Este caracteriza-se principalmente pela
dicotomia “nós” (o povo) e “eles” (os
políticos, os poderosos).
Em Portugal, o populismo entrou pela
primeira vez numa campanha eleitoral nas últimas eleições europeias. Os cartazes do
Chega/Basta, que se encontram ainda
colocados, são os primeiros a chegar ao
espaço público com palavras de ordem
claramente populistas. Foi só começo.
O terreno português do populismo é
dominantemente o das redes sociais e do tipo
de interacção que elas propiciam. Mas já
passou daí para certos programas televisivos e
para certo tipo de articulistas justicialistas,
que vivem da “denúncia” e da indignação
moral, e basta fazer uma lista dos casos para
ver como são selectivos e dúplices na
indignação. Em todos os casos têm
audiências. O populismo ainda não passou
nem para o voto, nem para a rua, embora seja
uma questão de tempo.
O tema central do populismo é a corrupção,
a real, a imaginária e a inventada. A corrupção
é o estado natural da política e dos políticos,
de “eles”. Ao não se distinguir entre a
corrupção real e a inventada, o discurso
torna-se genérico e sistémico. Ao atacarem o
“regime” e o
“sistema”,
perceba-se que
consideram a
democracia o terreno
ideal para a
corrupção. Não é. É a
ditadura, mas não
vale a pena
lembrar-lhes isso.
No populismo
português o tema da
corrupção é ainda
mais dominante. Os partidos e movimentos na direita que
quiseram utilizar outros temas do populismo
contemporâneo, como seja a emigração, a
islamofobia, ou temas conexos, falharam.
O populismo concentra os seus ataques nos
procedimentos da democracia, vistos como
uma forma de empecilhos para combater o
“crime” e a “corrupção”. Isso inclui os direitos
de defesa, as garantias processuais e, em
particular, o ónus da prova, a obrigação de ser
de quem acusa, que tem que provar.
Os seus heróis são magistrados e juízes. Não
todos, mas alguns. E alguns comentadores,
alguns blogues, alguns jornais, alguns
programas de televisão.
O populista é um activista do ad hominem.

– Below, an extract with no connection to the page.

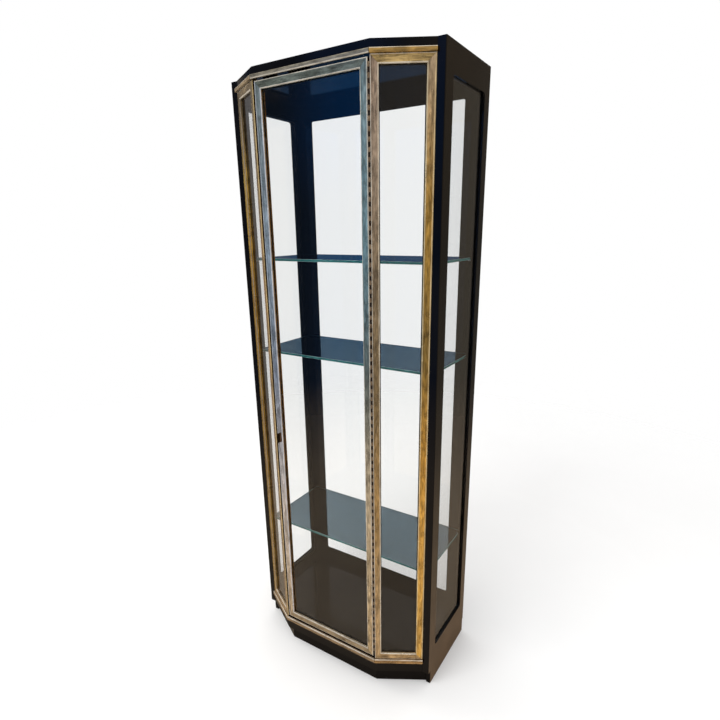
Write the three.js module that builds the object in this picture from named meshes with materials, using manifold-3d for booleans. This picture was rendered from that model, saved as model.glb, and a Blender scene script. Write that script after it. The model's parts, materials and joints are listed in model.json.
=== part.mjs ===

Quando fala e quando escreve, enuncia nas
suas falas e nos seus títulos nomes de pessoas.
Depois, passa dos nomes para a família, para
os amigos, para os companheiros de partido e
por fim para “eles”. Os critérios da culpa são
por contiguidade, familiar em primeiro lugar,
relacional e partidária. A culpa é nomeada
pessoalmente e depois torna-se colectiva. É
de X, nome no título para vender, e porque é
de X, é de “eles”.
Os populistas votam mais facilmente em
determinado tipo de corruptos conhecidos ou
até condenados, cuja política lhes parece
próxima, do que “neles”. Várias eleições em
Portugal mostram que a aparente indignação
contra a corrupção é muito pouco genuína e
tem componentes políticas que implicam a
duplicidade.
Os populistas estão sempre zangados,
vivem num estado de excitação patológica,
porque eles são sérios e o resto do mundo é desonesto, ladrão e corrupto. Quanto mais
afastados do poder — por exemplo, quando a
conjuntura política favorece os “corruptos”
no seu entender —, maior é a zanga. Existe
uma forte sensação de impotência na zanga.

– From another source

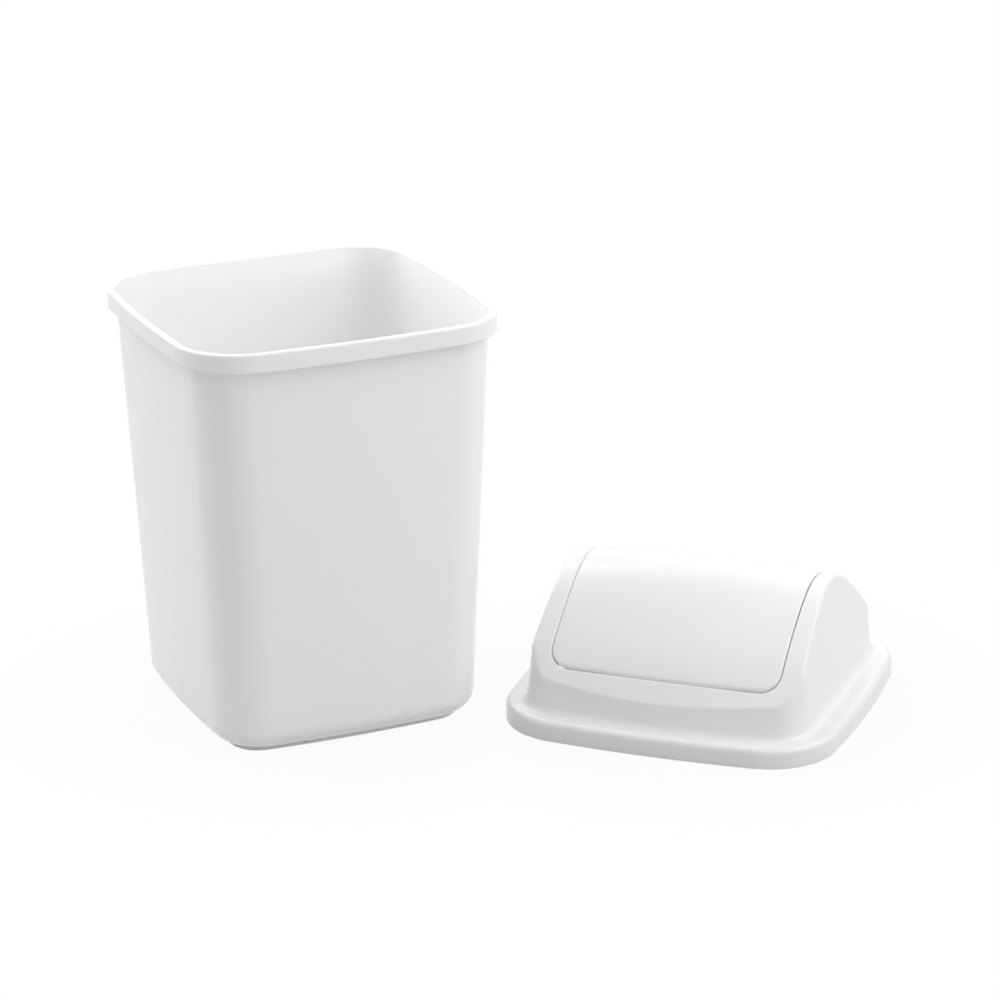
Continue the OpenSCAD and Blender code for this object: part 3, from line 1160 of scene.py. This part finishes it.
@dataclass
class Hinge:
    """Ears under the lid's shell and cheeks with stub pins under the flap, in mm."""

    roof: HoodRoof
    place: Matrix
    pivot_y: float = -4.3
    pivot_z: float = 60.2
    plate_radius: float = 6.5
    # places along the hinge line, from the lid's middle
    cheek_inner: float = 57.9
    cheek_outer: float = 59.85
    pin_root: float = 59.9
    ear_inner: float = 60.55
    ear_outer: float = 63.1
    roof_at: float = 62.0  # where the roof over both plates is measured
    ear_under: float = 1.1  # how far an ear's top lies under the roof's outside
    cheek_under: float = 1.0
    bore: float = 2.8
    bore_chamfer: float = 0.3
    pin: float = 2.75
    pin_length: float = 4.6
    pin_chamfer: float = 0.5
    pin_fillet: float = 0.2
    edge: float = 0.5
    sharp_over: float = 30.0  # degrees
    points: int = 72

    def outline(self, radius: float, top_inset: float) -> np.ndarray:
        """Traces a plate: round below the pivot, reaching up under the roof above it.

        Args:
            radius: Half width of the plate.
            top_inset: How far its top lies under the roof's outside.

        Returns:
            The outline, as (y, z).
        """
        angle = np.linspace(0, 2 * math.pi, self.points, endpoint=False)
        y, z = radius * np.cos(angle), radius * np.sin(angle)
        upper = z > 0
        ceiling = self.roof.height(np.full(self.points, self.roof_at), self.pivot_y + y)
        reach = ceiling - top_inset - self.pivot_z
        scale = np.minimum(radius / np.maximum(np.abs(np.cos(angle)), 1e-6),
                           reach / np.maximum(np.sin(angle), 1e-6))
        y = np.where(upper, scale * np.cos(angle), y)
        z = np.where(upper, scale * np.sin(angle), z)
        return np.column_stack([self.pivot_y + y, self.pivot_z + z])

    def disc(self, radius: float) -> np.ndarray:
        """Traces a circle round the pivot.

        Args:
            radius: Its radius.

        Returns:
            As many points as a plate's outline has, as (y, z).
        """
        angle = np.linspace(0, 2 * math.pi, self.points, endpoint=False)
        return np.column_stack([self.pivot_y + radius * np.cos(angle),
                                self.pivot_z + radius * np.sin(angle)])

    @staticmethod
    def across(x: float, ring: np.ndarray) -> np.ndarray:
        """A (y, z) ring put at a place along the hinge line."""
        return np.column_stack([np.full(len(ring), x), ring])

    def ear(self, side: int, name: str) -> bpy.types.Object:
        """Makes the bored plate that hangs from the lid's shell beside the opening.

        Args:
            side: 1 for the right end of the hinge line, -1 for the left.
            name: Name of the piece.

        Returns:
            The piece.
        """
        near, far = self.ear_inner * side, self.ear_outer * side
        step, chamfer = self.edge * side, self.bore_chamfer * side
        full = self.outline(self.plate_radius, self.ear_under)
        small = self.outline(self.plate_radius - self.edge, self.ear_under + self.edge)
        bore, mouth = self.disc(self.bore), self.disc(self.bore + self.bore_chamfer)
        rings = [self.across(near + chamfer, bore), self.across(near, mouth),
                 self.across(near, small), self.across(near + step, full),
                 self.across(far - step, full), self.across(far, small),
                 self.across(far, mouth), self.across(far - chamfer, bore)]
        skin = Skin()
        skin.loft(rings, closed=True)
        return skin.build(name, self.place, self.sharp_over)

    def cheek(self, side: int, name: str) -> bpy.types.Object:
        """Makes the plate at the flap's side with the stub pin that turns in the ear.

        Args:
            side: 1 for the right end of the hinge line, -1 for the left.
            name: Name of the piece.

        Returns:
            The piece.
        """
        inner, face = self.cheek_inner * side, self.cheek_outer * side
        tip = self.pin_root * side + self.pin_length * side
        step, fillet = self.edge * side, self.pin_fillet * side
        full = self.outline(self.plate_radius, self.cheek_under)
        small = self.outline(self.plate_radius - self.edge,
                             self.cheek_under + self.edge)
        middle_ring = (small + self.disc(self.edge)) / 2
        pin, soft = self.disc(self.pin), self.disc(self.pin - self.pin_chamfer)
        rings = [self.across(inner, middle_ring),
                 self.across(inner, small), self.across(inner + step, full),
                 self.across(face - step, full), self.across(face, small),
                 self.across(face, self.disc(self.pin + self.pin_fillet)),
                 self.across(face + fillet, pin),
                 self.across(tip - self.pin_chamfer * side, pin),
                 self.across(tip, soft)]
        skin = Skin()
        index = skin.loft(rings)
        middle = np.array([inner, self.pivot_y, self.pivot_z])
        skin.cap(index[0], middle, 2)
        skin.cap(index[-1], middle + (tip - inner, 0, 0), 2)
        return skin.build(name, self.place, self.sharp_over)

    def dress(self, piece: bpy.types.Object, body: Body, slot: Slot,
              finish: GlossWhite) -> None:
        """Gives a hinge piece its finish and its place in the frame.

        Args:
            piece: The ear or cheek.
            body: The body that it moves with.
            slot: Not used.
            finish: Its plastic.
        """
        piece.data.materials.append(finish.build())
        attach(piece, body.value)


# ---------------------------------------------------------------- studio


@dataclass(frozen=True)
class SoftBox:
    """Square studio lamp that faces the objects."""

    name: str
    azimuth: float  # degrees from +X towards +Y
    elevation: float
    watts: float
    size: float = 1.4
    distance: float = 1.6

    def build(self, aim: Vector) -> bpy.types.Object:
        """Makes the lamp.

        Args:
            aim: The point that it faces.

        Returns:
            The lamp's object.
        """
        lamp = bpy.data.lights.new(self.name, "AREA")
        lamp.shape = "SQUARE"
        lamp.size = self.size
        lamp.energy = self.watts
        holder = bpy.data.objects.new(self.name, lamp)
        around, up = math.radians(self.azimuth), math.radians(self.elevation)
        direction = Vector((math.cos(up) * math.cos(around),
                            math.cos(up) * math.sin(around), math.sin(up)))
        holder.location = aim + direction * self.distance
        holder.rotation_euler = direction.to_track_quat("Z", "Y").to_euler()
        holder.visible_camera = False
        bpy.context.scene.collection.objects.link(holder)
        return holder


@dataclass
class Studio:
    """White sweep, soft lamps and pale surroundings."""

    floor_half: float = 6.0
    floor_drop: float = 0.0002  # keeps the floor clear of the feet that stand on it
    floor_colour: float = 0.6
    shadow_share: float = 0.06  # of the floor's own shading that shows underfoot
    shadow_from: float = 0.10
    shadow_to: float = 0.21
    stands: tuple[tuple[float, float, float], ...] = ((0.0, 0.0, 0.0), LID_PLACE)
    surround: float = 0.12
    aim: tuple[float, float, float] = (0.08, -0.04, 0.08)
    lamps: tuple[SoftBox, ...] = (
        SoftBox("lamp_back_left", 120.0, 40.0, 19.5, 1.6),
        SoftBox("lamp_left", 180.0, 40.0, 4.2),
        SoftBox("lamp_front", 270.0, 36.0, 10.2, 2.2),
        SoftBox("lamp_right", 330.0, 40.0, 13.0),
        SoftBox("lamp_back_right", 60.0, 40.0, 5.0),
        SoftBox("lamp_top", 270.0, 85.0, 1.8),
    )

    @staticmethod
    def seen_white(graph: ShaderGraph) -> Signal:
        """Tells the rays that see the surroundings as plain white.

        Args:
            graph: The node tree to work in.

        Returns:
            One for rays from the camera, off a gloss or through glass, and else none.
        """
        rays = graph.node("ShaderNodeLightPath", output="Is Camera Ray")
        outputs = rays.value.node.outputs
        seen = rays
        for name in ("Is Glossy Ray", "Is Transmission Ray"):
            seen = seen + Signal(graph, outputs[name])
        return seen.clamp()

    def build_floor(self) -> bpy.types.Object:
        """Makes the floor: white to the camera apart from a soft shadow underfoot.

        Returns:
            The floor.
        """
        mesh = bpy.data.meshes.new("studio_floor")
        h = self.floor_half
        mesh.from_pydata([(-h, -h, 0), (h, -h, 0), (h, h, 0), (-h, h, 0)], [], [(0, 1, 2, 3)])
        floor = bpy.data.objects.new("studio_floor", mesh)
        bpy.context.scene.collection.objects.link(floor)
        floor.location.z = -self.floor_drop
        material = bpy.data.materials.new("sweep_white")
        material.use_nodes = True
        graph = ShaderGraph(material.node_tree)
        where = graph.node("ShaderNodeTexCoord", output="Object")
        nearest = None
        for stand in self.stands:
            away = graph.node("ShaderNodeVectorMath", {"operation": "DISTANCE"},
                              {0: where, 1: stand}, 1)
            nearest = away if nearest is None else nearest.least(away)
        glow_share = graph.node("ShaderNodeMapRange", {"interpolation_type": "SMOOTHSTEP"}, {
            "Value": nearest, "From Min": self.shadow_from, "From Max": self.shadow_to,
            "To Min": 1.0 - self.shadow_share, "To Max": 1.0})
        matt = graph.node("ShaderNodeBsdfDiffuse", {}, {
            "Color": (self.floor_colour, self.floor_colour, self.floor_colour, 1.0)})
        glow = graph.node("ShaderNodeEmission", {}, {"Strength": 1.0})
        shown = graph.node("ShaderNodeMixShader", {}, {
            0: self.seen_white(graph) * glow_share, 1: matt, 2: glow})
        graph.node("ShaderNodeOutputMaterial", {}, {"Surface": shown})
        mesh.materials.append(material)
        return floor

    def build_surroundings(self) -> None:
        """Makes the world: white where it is seen, a plain level of light otherwise."""
        world = bpy.data.worlds.new("studio")
        bpy.context.scene.world = world
        world.use_nodes = True
        graph = ShaderGraph(world.node_tree)
        plain = graph.node("ShaderNodeBackground", {}, {
            "Color": (1, 1, 1, 1), "Strength": self.surround})
        white = graph.node("ShaderNodeBackground", {}, {
            "Color": (1, 1, 1, 1), "Strength": 1.0})
        shown = graph.node("ShaderNodeMixShader", {}, {
            0: self.seen_white(graph), 1: plain, 2: white})
        graph.node("ShaderNodeOutputWorld", {}, {"Surface": shown})

    def build(self) -> None:
        """Makes the whole studio."""
        self.build_floor()
        self.build_surroundings()
        for lamp in self.lamps:
            lamp.build(Vector(self.aim))


@dataclass(frozen=True)
class ProductCamera:
    """Camera at the photograph's viewing angle."""

    place: tuple[float, float, float] = (-0.63227, -1.70266, 0.74069)
    heading: float = 23.514  # degrees from +Y towards +X
    pitch: float = 19.299  # degrees down
    roll: float = -0.688  # degrees
    lens: float = 134.99
    sensor: float = 36.0
    sees_as_far_as: float = 50.0

    def build(self) -> bpy.types.Object:
        """Makes the camera and gives it to the scene.

        Returns:
            The camera's object.
        """
        data = bpy.data.cameras.new("product_camera")
        data.lens = self.lens
        data.sensor_width = self.sensor
        data.sensor_fit = "HORIZONTAL"
        data.clip_end = self.sees_as_far_as
        camera = bpy.data.objects.new("product_camera", data)
        around, down = math.radians(self.heading), math.radians(self.pitch)
        ahead = Vector((math.cos(down) * math.sin(around),
                        math.cos(down) * math.cos(around), -math.sin(down)))
        right = ahead.cross(Vector((0, 0, 1))).normalized()
        up = right.cross(ahead)
        turn = math.radians(self.roll)
        side = right * math.cos(turn) + up * math.sin(turn)
        top = up * math.cos(turn) - right * math.sin(turn)
        axes = Matrix((side, top, -ahead)).transposed().to_4x4()
        camera.matrix_world = Matrix.Translation(self.place) @ axes
        bpy.context.scene.collection.objects.link(camera)
        bpy.context.scene.camera = camera
        return camera


def report(piece: bpy.types.Object) -> None:
    """Logs a finished piece."""
    log.info("%s: %d faces", piece.name, len(piece.data.polygons))


def main() -> None:
    """Builds the studio and every piece of the bin, and logs each piece's faces."""
    logging.basicConfig(level=logging.INFO, format="%(name)s: %(message)s")
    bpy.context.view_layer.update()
    bpy.context.scene.view_settings.view_transform = "Standard"
    ProductCamera().build()
    Studio().build()

    lid_place = (Matrix.Translation(LID_PLACE)
                 @ Matrix.Rotation(math.radians(LID_TURN), 4, "Z"))
    finish = GlossWhite("gloss_white")
    lid_finish = GlossWhite("gloss_white_lid", LID_WHITE)
    body = BinBody()
    piece = body.build()
    body.dress(piece, finish)
    report(piece)

    roof, opening = HoodRoof(), Opening()
    lid = LidCover(roof, opening, lid_place)
    piece = lid.build()
    lid.dress(piece, lid_finish)
    report(piece)

    flap = SwingFlap(roof, opening, lid_place)
    piece = flap.build()
    flap.dress(piece, lid_finish)
    report(piece)

    hinge = Hinge(roof, lid_place)
    for side, end in ((-1, "left"), (1, "right")):
        ear = hinge.ear(side, f"hinge_ear_{end}")
        hinge.dress(ear, Body.LID, Slot.LID, lid_finish)
        cheek = hinge.cheek(side, f"hinge_cheek_{end}")
        hinge.dress(cheek, Body.FLAP, Slot.FLAP, lid_finish)
        report(ear)
        report(cheek)


if __name__ == "__main__":
    main()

Quando os populistas, os políticos que eles
gostam, os partidos que eles gostam, estão
mais próximos do poder, a zanga
transforma-se em arrogância e autoritarismo.

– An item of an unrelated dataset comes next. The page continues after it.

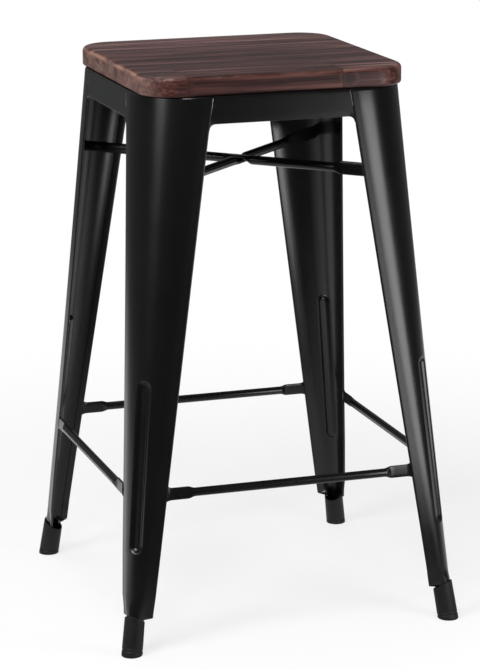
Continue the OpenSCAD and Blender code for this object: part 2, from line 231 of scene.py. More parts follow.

Os alvos dos populistas são aquilo que eles
designam como elite. Os políticos, os
funcionários públicos, os professores, os
médicos, os enfermeiros, os motoristas, os
sindicalistas, os que fazem greve. É uma lista
absurda, mas é a dos “privilegiados”. Embora
na elite se incluam os banqueiros caídos em desgraça, quase nunca são referidos os
principais grupos económicos, as famílias
ricas e poderosas, os escritórios de
advogados, os consultores financeiros, os
dirigentes desportivos e os jogadores de
futebol. No quadro de valores de um
populista, fugir ao Fisco por parte de um
político merece prisão perpétua, mas é uma
mera infracção num jogador de futebol.
Os populistas vivem do apodrecimento do
sistema político democrático, da oligarquização dos partidos políticos, da
indiferença ou do compadrio dos estabelecidos com a corrupção, da corrupção realmente existente, mas as suas soluções são
piores do que os problemas. E são, na sua maioria, antidemocráticas e autoritárias. Há um micro-Bolsonaro dentro deles, mesmo quando juram não quererem nada com ele.